Kurt Schlichter had a column yesterday taking to task America's "corrupt and incompetent ruling class."  This idea that there is some alien sinister force controlling the country is ubiquitous among large segments of the public including the legions of trumpkins.

And although it sounds like a dire and ominous characterization of American politics, it is ironically comforting in that it relieves voters of the pain of confronting the real culprits in our country's predicament - us.  We, the citizens of this country, are the ruling class. The government we have is the government we chose.  Unfortunately, we are every bit as corrupt and incompetent as the shadowy figures haunting Mr.
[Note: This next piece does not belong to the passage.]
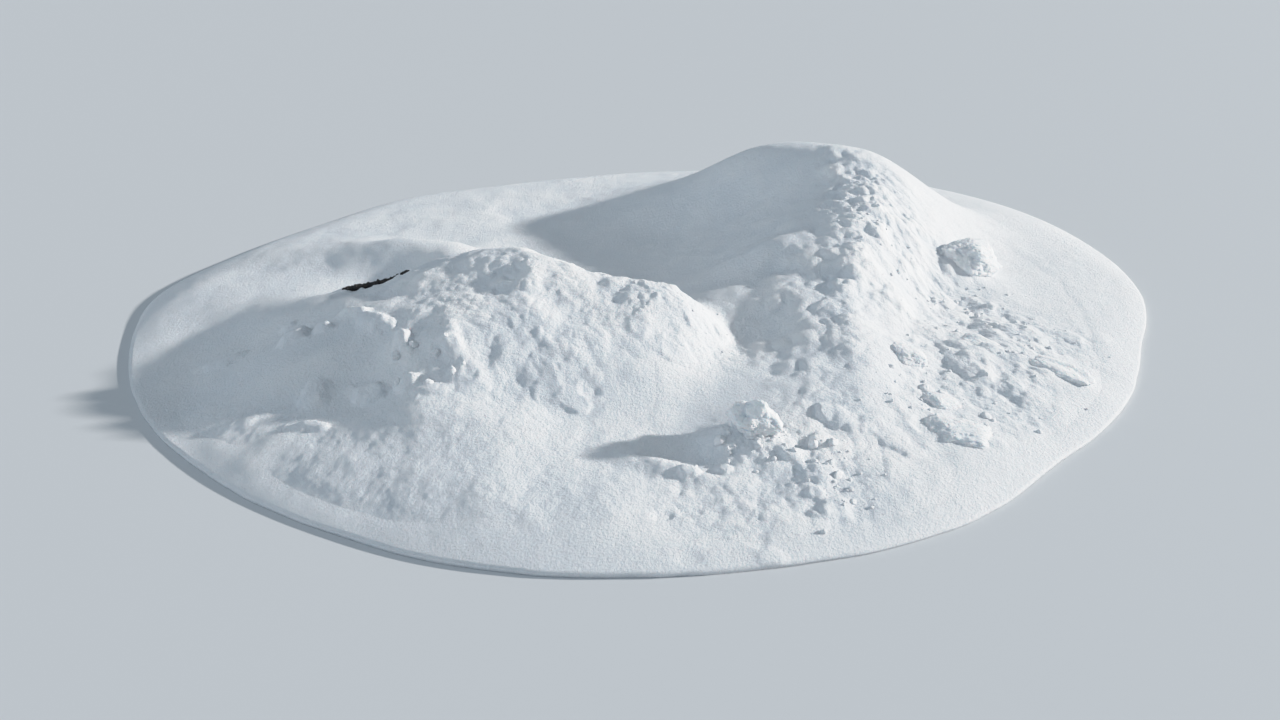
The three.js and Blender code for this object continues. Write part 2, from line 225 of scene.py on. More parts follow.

Schlicher's dreams.

We are corrupt because our votes are for sale.  It is commonplace for politicians to brag about how they will direct public funds to some local project whose major, if not only, justification is the dumping of money into the local economy.  Others promise free stuff paid for by the taxes confiscated from our fellow citizens.  Still others stroke our vanity or envy by punishing behaviors we find objectionable even though they impinge on no one else's rights.
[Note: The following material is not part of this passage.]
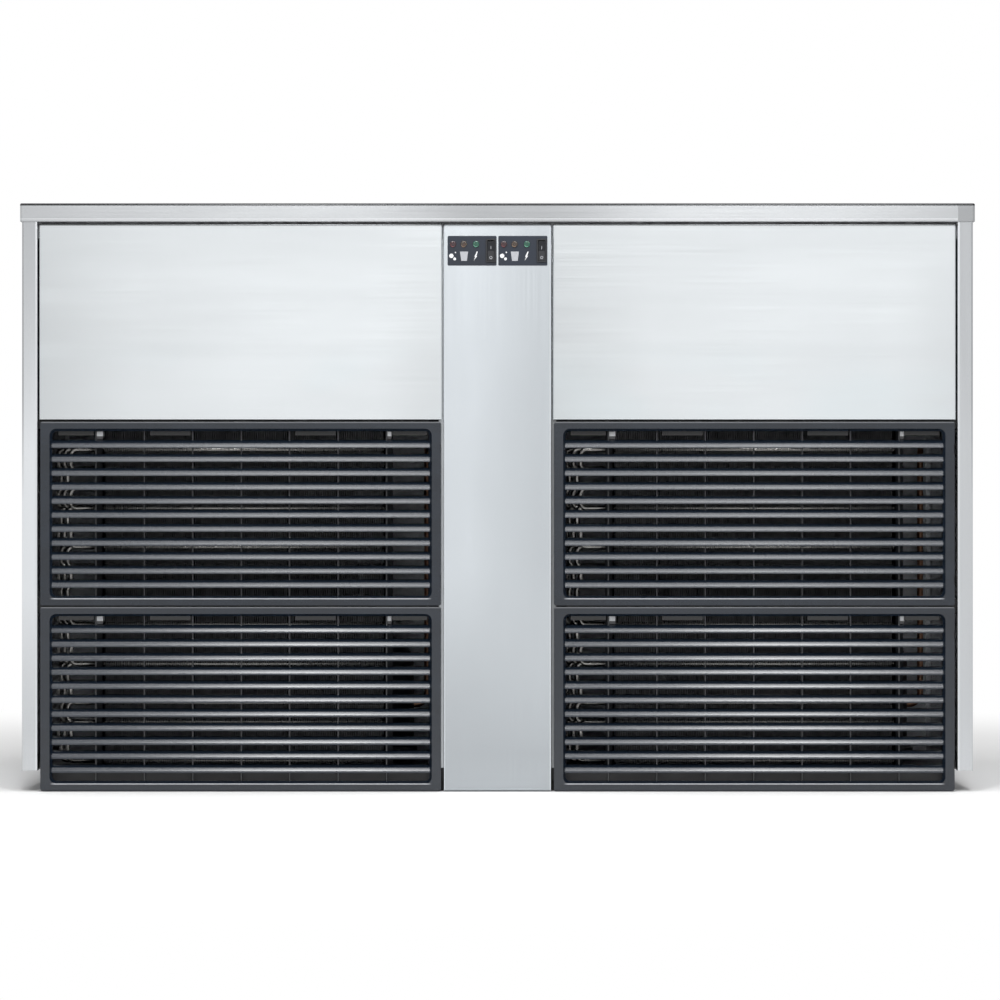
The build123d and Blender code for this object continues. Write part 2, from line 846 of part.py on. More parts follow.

Some twenty years ago I was talking with a co-worker about Bill Clinton's numerous misdeeds including the perjury that got him impeached.  I asked him how he could support someone so obviously corrupt.  "My 401(k) is doing great." he said.  His reaction was typical.  Clinton's defenders never denied his crimes.  They couldn't without looking completely foolish.  Clinton himself could quibble over the meaning of "is" with a straight face.  He might have even made himself believe it.  This, after all, is a man who takes moral instruction from George Costanza.



But normal people can't deny the truth staring them in the face without feeling completely foolish.  So instead of proclaiming Clinton's innocence, they insisted his crimes didn't matter.  "Everyone lies about sex."  "The French are so much more sophisticated than we are.  After all, Mitterand's mistress and wife attended his funeral together."  "Ken Starr is on a witch hunt."
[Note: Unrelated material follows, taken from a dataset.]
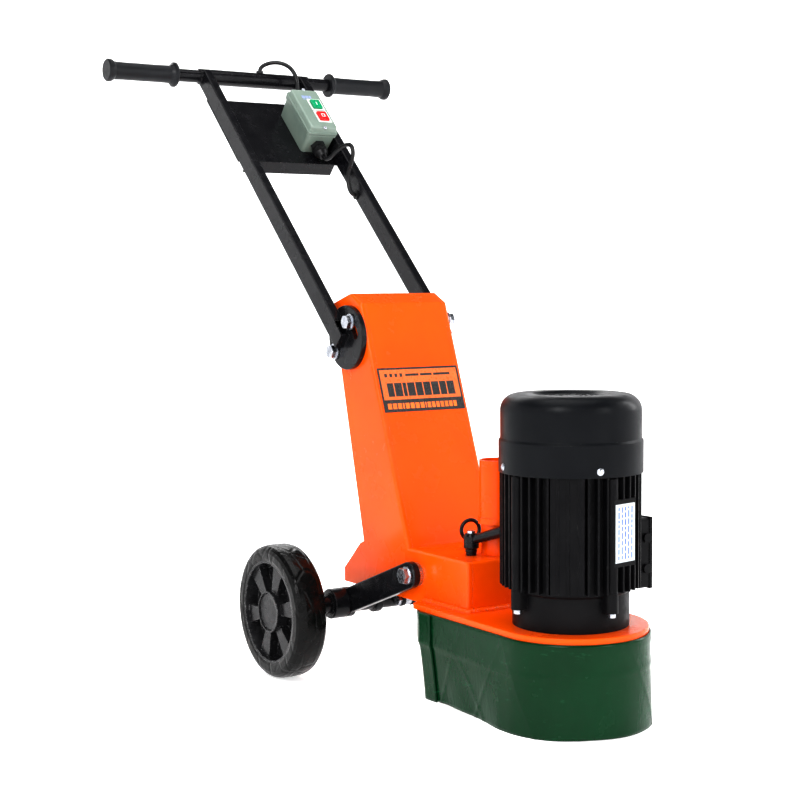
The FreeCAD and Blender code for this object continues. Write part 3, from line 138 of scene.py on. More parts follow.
class Graph:
    """A material's node tree with a principled shader at its end."""

    def __init__(self, name: str) -> None:
        """Makes an empty material.

        Args:
            name: its name.
        """
        self.material = bpy.data.materials.new(name)
        self.material.use_nodes = True
        self.tree = self.material.node_tree
        self.shader = self.tree.nodes["Principled BSDF"]

    def make(self, kind: str, settings: Optional[dict] = None, inputs: Optional[dict] = None,
             out: Union[int, str] = 0) -> Wire:
        """Creates any node.

        Args:
            kind: the node's type.
            settings: attributes set before the sockets.
            inputs: socket index or name to a constant or a wire.
            out: the output socket wanted.
        Returns:
            That output as a wire.
        """
        node = self.tree.nodes.new(kind)
        for key, value in (settings or {}).items():
            setattr(node, key, value)
        for key, value in (inputs or {}).items():
            self.join(node.inputs[key], value)
        return Wire(self, node.outputs[out])

    def join(self, socket: bpy.types.NodeSocket, value: Value) -> None:
        """Links a wire to a socket or sets its constant.

        Args:
            socket: the input.
            value: a wire, a number or a colour.
        """
        if isinstance(value, Wire):
            self.tree.links.new(value.socket, socket)
        elif socket.type == "RGBA":
            socket.default_value = (*value, 1.0)
        else:
            socket.default_value = value

    def place(self) -> Wire:
        """Position on the object, which for a CAD node is the row frame."""
        return self.make("ShaderNodeTexCoord", out="Object")

    def stretch(self, vector: Wire, scale: Colour) -> Wire:
        """The vector with each axis scaled, for grain that runs one way."""
        return self.make("ShaderNodeMapping", {"vector_type": "POINT"},
                         {"Vector": vector, "Scale": scale})

    def noise(self, vector: Wire, scale: float, detail: float = 3.0,
              rough: float = 0.55) -> Wire:
        """Cloudy noise between 0 and 1."""
        inputs = {"Vector": vector, "Scale": scale, "Detail": detail, "Roughness": rough}
        return self.make("ShaderNodeTexNoise", None, inputs, "Fac")

    def between(self, value: Wire, low: float, high: float, start: float = 0.0,
                end: float = 1.0) -> Wire:
        """Maps low..high smoothly to start..end and holds it outside."""
        return self.make("ShaderNodeMapRange", {"interpolation_type": "SMOOTHSTEP"},
                         {0: value, 1: low, 2: high, 3: start, 4: end})

    def mix(self, share: Value, first: Value, second: Value) -> Wire:
        """Colour between first and second."""
        return self.make("ShaderNodeMix", {"data_type": "RGBA"},
                         {0: share, 6: first, 7: second}, 2)

    def bump(self, height: Wire, depth: float, normal: Optional[Wire]) -> Wire:
        """Surface relief.

        Args:
            height: 0 to 1.
            depth: what 1 stands for, in metres.
            normal: relief it lies on, if any.
        Returns:
            The normal.
        """
        inputs = {"Height": height, "Distance": depth, "Strength": 1.0}
        if normal is not None:
            inputs["Normal"] = normal
        return self.make("ShaderNodeBump", None, inputs)

    def edges(self, width: float) -> Wire:
        """Rounded normal of the edges, from a bevel that the shader works out."""
        return self.make("ShaderNodeBevel", {"samples": 4}, {"Radius": width})

    def corner(self, rounded: Wire) -> Wire:
        """Finds the edges.

        Args:
            rounded: the rounded normal.
        Returns:
            1 on an edge and 0 on a flat.
        """
        true = self.make("ShaderNodeNewGeometry", out="True Normal")
        same = self.make("ShaderNodeVectorMath", {"operation": "DOT_PRODUCT"},
                         {0: rounded, 1: true}, "Value")
        return self.between(same, 0.985, 0.86)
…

This attitude, when applied to the federal government, becomes even more insidious because we trample our constitution for our own personal gain.  Most of the giveaways, for which we reward politicians, are simply outside the scope of Congress' legislative authority.  But we deliberately jettisoned the Constitution back in the thirties in the fear and panic of what would become known as the Great Depression.

People were suffering through an economic downturn and they decided that giving more power to an arrogant coterie of social engineers was the way out of it.  Ironically, the misery of the depression had already been enhanced by short-sighted government attempts to fight it, such as the Smoot-Hawley tarriffs.  But the voters shit-canned one of the greatest political documents ever produced, a work of genius by an assembly of statesmen the likes of which we are likely never to see again, for some newfangled, and frankly absurd, ideas about bureaucrats manipulating levers of economic power to control an economy as large and complex as that of the United States.  Like Esau in the Bible, we sold our birthright for a bowl of stew.

We are incompetent because we fail to do the work of vetting our candidates before they are elected and holding them accountable afterwards.  We take political speeches, and even advertisements and bumper stickers, at face value as if the people behind them don't have actual records and actions that can be evaluated.

And this kind of research isn't even that hard.  We live in an age that the citizens of earlier days could not have dreamed of.  An untold wealth of information is available right at home.  In days not too long ago, in depth research of candidates and issues could only be done at a public library.  And even there the information available, when measured against the worldwide sum of information, was frustratingly small.  Now there is virtually no fact that cannot be researched almost instantly.  But still I hear registered voters discuss candidates and issues in terms so trite and superficial it would be pure flattery to call them cliches.

So don't blame George Soros, the Koch brothers or anyone else.  The architect of our present predicament is staring back at you from the mirror.  As Pogo says, "We have met the enemy and he is us."